One reason for heightened interest in the statute is the recent Federal Circuit Court Opinion in Forest Group, Inc. V. Bon Tool Co., 590 F.3d 1295 (Fed Cir. 2009) that the penalty shall be computed based on every individual falsely marked article sold, not on a group of such articles sold in a single transaction. The penalty shall not be more than $500 for the offense of selling each copy, giving a judge discretion as to the per unit amount of the penalty and therefore the amount to be shared by the plaintiff.

No reasonable or responsible company intentionally falsely marks a product as patented or as the subject of an application. Typically, a company that marks a patent number may believe its product is covered by the patent. In many recent court decisions finding false marking, the patent number marked eventually had expired, but the marking remained on further copies of the product sold after expiration. Therefore, a party which correctly marked a product with a patent number during the life of the patent has been accused of false marking after the patent expired. The other type of false marking claim arises from a patentee having incorrectly marked a product with a number of a patent that does not cover the product. This often happens in listings of multiple patent numbers, using the phrase “…under one or more of U.S. Patents…”, or an equivalent phrase, followed by multiple numbers, one of which does not cover the product marked.

I do not believe that all companies will stop either type of false marking. They did not intentionally mark falsely. I do believe that reasonable, responsible companies, aware of the risk of violating the false marking statute, will discontinue a patent marking on a product when the patent expires or stop marking shortly before expiration if the product is manufactured and stored in inventory before sale. I also believe that they will be more careful to assure accuracy in listing patents covering their product, e.g. by saying “protected by one or more U.S. patents…”, then followed by applicable patent numbers.

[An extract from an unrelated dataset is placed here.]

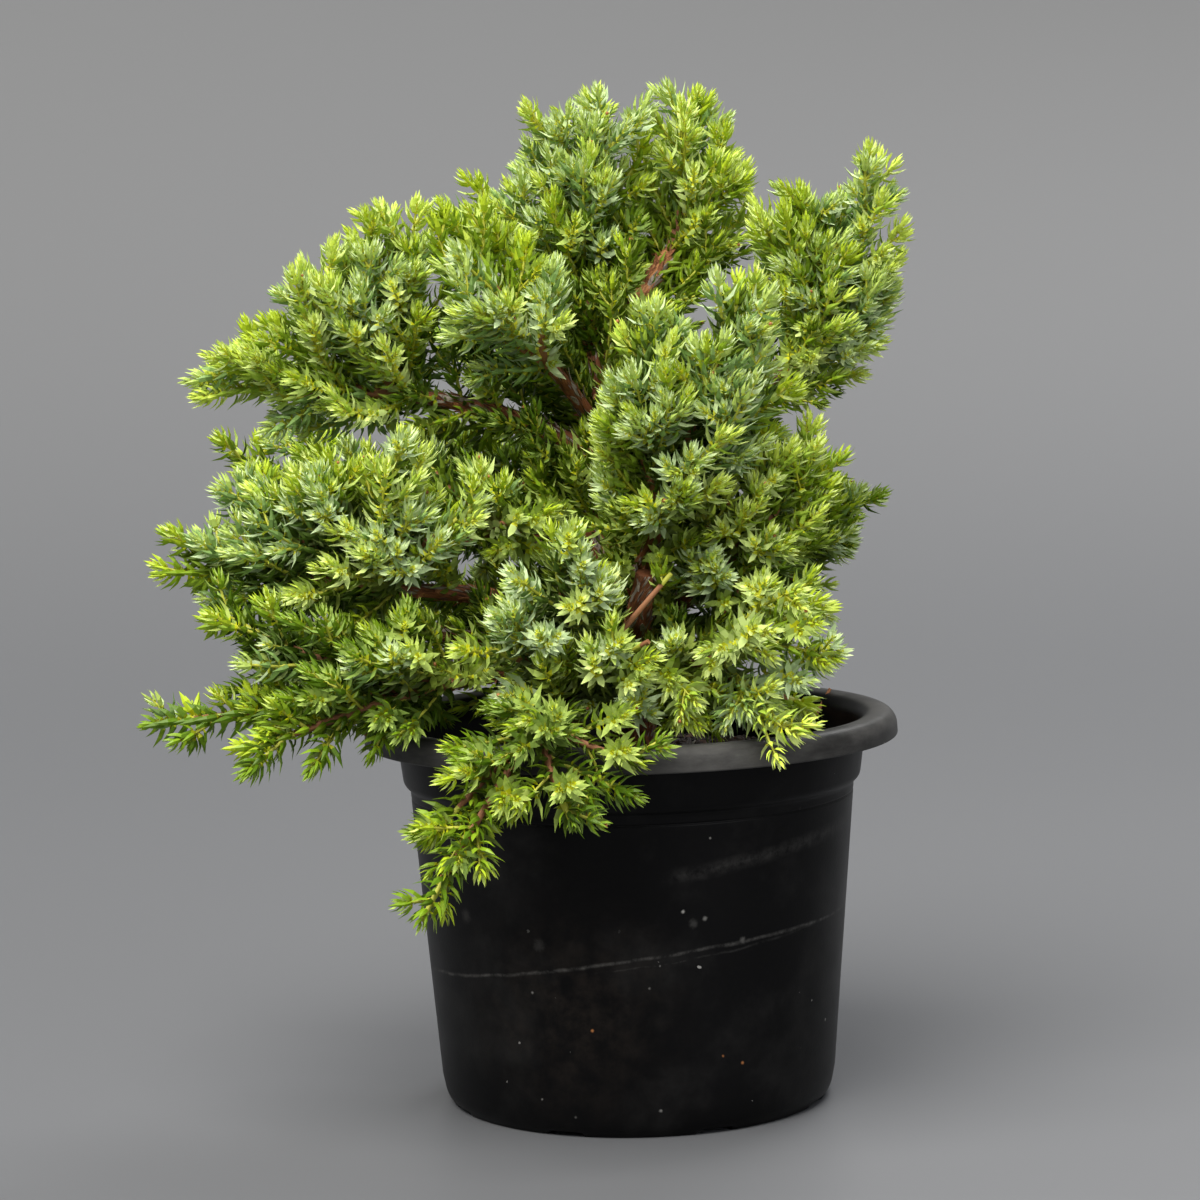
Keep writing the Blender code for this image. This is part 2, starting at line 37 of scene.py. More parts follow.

Minimizing the risk of a deceptive false marking claim requires keeping track of the term and expiration of the patents marked and removing a patent marking from a product when the patent expires and requires not listing patents that might not cover the product, but listing only those that surely do. To do the foregoing will require the patent marker to investigate the product and patents to be marked on it, as that will avoid the deceptive false marking claim.

I believe there is a benefit to the public in not being provided an incorrect representation that a product is covered by a patent when it is not. A false patent marking causes injury to another party which sees the false marking, believes the marked product is patented and is inhibited from introducing its own competitive product, which it may incorrectly believe infringes an unexpired patent, or the party must investigate every patent number marked.

A competitor of a party, which applied a false marking, may be deterred from selling its own product. That competitor should make at least a minimal investigation, at least to learn whether the patent number marked is still enforceable, as everyone knows that a patent term is limited in time. Studying a product and patents marked on it to determine if every one of the marked patents has claims covering the product is likely to be quite expensive, but worth investigating for commercial reasons in particular cases.

It is difficult to guess whether consumers believe that a falsely marked product is more innovative. But a marking could be written to indicate that the product had been covered by a patent in the past (e.g. by stating its expiration) although the product is not patented now, and that marking would not be false, so that consumers could still believe a product is innovative without thinking that it is patented now.

So long as the statute provides a monetary penalty for mismarking, and courts order a per unit penalty, and a member of the public who sues for false marking can receive part of the penalty awarded against the false marker, false marking claims are not a temporary wave that will fade. The quantity of false marking claims will decrease if companies applying the markings are careful about selecting the patents that apply to a particular product and are careful about removing a marking of a patent that has expired.

Further, a recent Federal Circuit decision in Pequignot v. Solo Cup Co., No. 2009-1547 (Fed Cir., June 10, 2010) will reduce the reward for suing and therefore the incentive to sue. In Pequignot, the Court said that the statutory requirement of actual intent to deceive the public must be proven, and a false marking, even when a company knows its patent marking is false, is not per se intentional deception.

The false marking statute requires that the purpose of actual false marking be “for deceiving the public”. That is an intent requirement, not satisfied by an accidentally or unintentionally false marking. The Federal Circuit Court recently decided in Pequignot v. Solo Cup, that a plaintiff making a false marking claim must establish that the false marking was intended to deceive the public. A judge can decide intent. An error in applying a number does not indicate intent to deceive. In my opinion, continuing to mark a patent number that has expired is alone not evidence of intent to deceive and marking that a product is covered by one or more of a list of patents, which list may include an inapplicable patent, does not indicate the marker’s intent to deceive. Intent to deceive the public is not satisfied merely by an act that was at one time proper and through passage of time became improper. What constitutes intent under the statute has to be determined from court opinions.

Defending a patent marker accused of false marking involves the accused marker responding via an attorney. If the amount of a potential penalty is small, it might not be worth defending a claim. Settlements reached on account of the high cost of defense are probable, regardless of satisfaction of requirements of the statute.

As a policy matter, I believe that false marking claims should not be singled out for a penalty in which members of the public share. There are many negative situations affecting the public. Yet the public cannot share an award of damages resulting from every claim for violation of all kinds of rights. Ways to avoid or minimize false marking claims are to require plaintiffs to show intent to deceive, competitive injury suffered by the plaintiff, and not merely by the public in general, and to award compensatory rather than statutory punitive damages.